The Guppyfriend site has a detailed Q&A all about how it works and the lengthy test program they’ve undertaken. We’re hoping to get good results from this little investment, and I’ll report back.
Incidentally, we bought our Guppyfriend from Patagonia. They've recently become our outdoor clothing brand of choice because, quite honestly, no other outdoor brand even comes close to matching their commitment to the health of our planet.
Last year, we finally installed smart heating, opting for the Google Nest Thermostat E. Based on thorough data collection since 2014, Google suggests UK customers operating their thermostat just as we do will save between 8.4% and 16.5% energy.
In colder months, we let it run to an increasingly smart schedule that responds to weather patterns and learns from our quirks.
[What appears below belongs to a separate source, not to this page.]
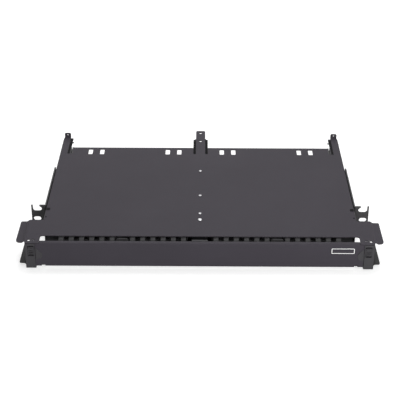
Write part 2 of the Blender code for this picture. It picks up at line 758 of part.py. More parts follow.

It also knows when we’re both out of the house and will switch to Eco mode. We get regular stats reflecting our usage history and tips for increased savings. I also like adjusting the temp from my phone when I’m stuck under a sleeping cat.
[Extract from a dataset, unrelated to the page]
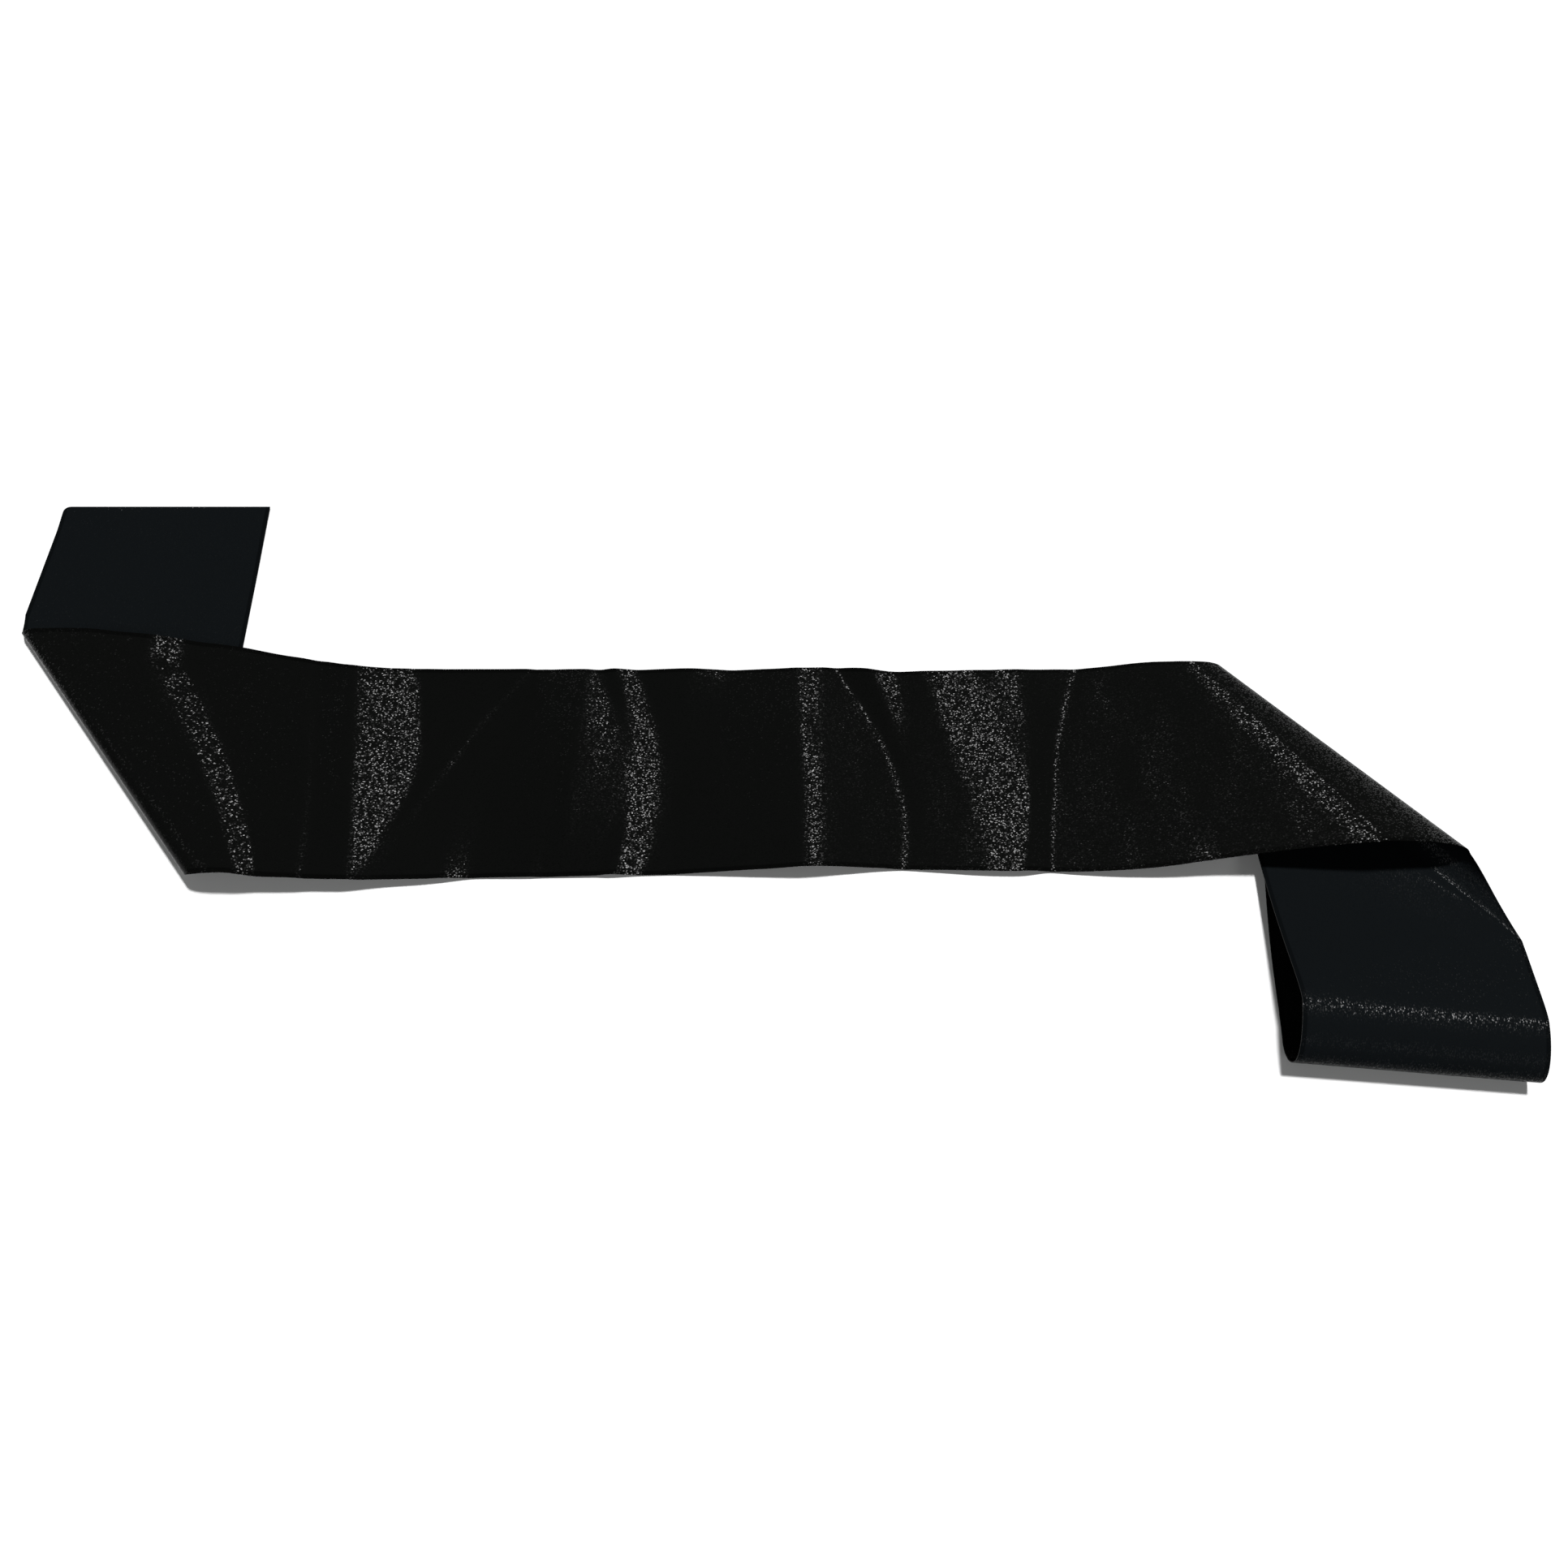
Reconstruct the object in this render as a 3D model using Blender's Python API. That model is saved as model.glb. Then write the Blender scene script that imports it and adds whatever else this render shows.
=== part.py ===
"""A wide black satin sash, laid on a table in a long flat Z.

The sash is one ribbon. Its middle lies left to right as the band. At each end the
band turns under itself on a diagonal and runs on as a tail: the far tail goes away
from the viewer, the near tail comes towards the viewer. The near tail rises into a
soft loop, rolls over at its end and comes back beneath itself along the table.

Frame: metres, +Z up, +X along the band, +Y away from the viewer. The origin is the
middle of the sash's footprint, on the table. Tables and layout sizes are written in
millimetres from a layout point near the middle of the band, and LAYOUT_SHIFT moves
them into the frame.

How the surface is made: every section of the ribbon is a straight line from its outer
edge to its inner edge, in this order along the ribbon: far tail, far fold, band, near
fold, near tail, end roll, under tail. The outer edge is the far edge of the band and
the left edge of both tails. Each stretch of the ribbon is then cut out as its own wall.
"""

from collections import namedtuple

import bpy
import numpy as np

MM = 0.001

# The ribbon
RIBBON_WIDTH = 100.0
CLOTH_WALL = 1.2
SEAM_GAP = 0.3
REST_HEIGHT = CLOTH_WALL / 2
LAYOUT_SHIFT = (27.95, -9.4)

# The far tail, which lies flat on the table but for the lift of its end
FAR_TAIL_LEFT = -350.6
FAR_TAIL_END = 149.8
FAR_TAIL_END_LIFT = 0.8
FAR_TAIL_LIFT_SHARE = 0.25

# The near tail's loop: how far its middle sags, and how much sooner its outer edge climbs
LOOP_SAG = 3.0
LOOP_OUTER_LEAD = 1.12

# The under tail: the corners of its hidden end, and how far its outer edge bows out
UNDER_TAIL_OUTER_CORNER = (198.0, -22.0)
UNDER_TAIL_INNER_CORNER = (292.0, -52.0)
UNDER_TAIL_BOW = 3.6

# A half turn of the ribbon under itself. For each edge of the ribbon: how far it reaches
# past its crest, how far it comes back under, the height of its foot, and how far it
# travels along the turn's line on the way down and on the way back, as shares of the way
# round. The lines' directions are in degrees from +X, with the turn on their left.
Turn = namedtuple("Turn", "reach back foot travel_out travel_back")
FAR_FOLD_LINE = 130.8
FAR_FOLD_OUTER_X = -341.5
FAR_FOLD_INNER_X = -229.5
FAR_FOLD_OUTER = Turn(5.0, 5.0, REST_HEIGHT, 0.86, 0.86)
FAR_FOLD_INNER = Turn(12.0, 13.0, REST_HEIGHT, 0.86, 0.80)
NEAR_FOLD_LINE = -48.0
NEAR_FOLD_OUTER_X = 184.0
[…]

I should probably note that we also switched to renewable energy a couple of years ago. We’re delighted with Bulb, and that delight can also be yours. Use this referral link, and we’ll each get a sweet £50 reward.
More to come
This first instalment is getting lengthy, so I’ll save a few things for the next.
It’s imperative we keep pushing to improve the way we live, and soon I’ll write more about our return to composting, understanding food sustainability, and the most significant commitment we’re able to make. I’ll also face up to our travel commitments, and detail our low-impact plans for the forthcoming New Adventures conference.
We’ve made a commitment to this. Yes, there’s some inconvenience and occasionally more cost, but each and every one of us has a responsibility to make these improvements. Me, Geri, my Mum, Bearface… and you, your partner, your parents, your pets. What’s the next change you are going to make?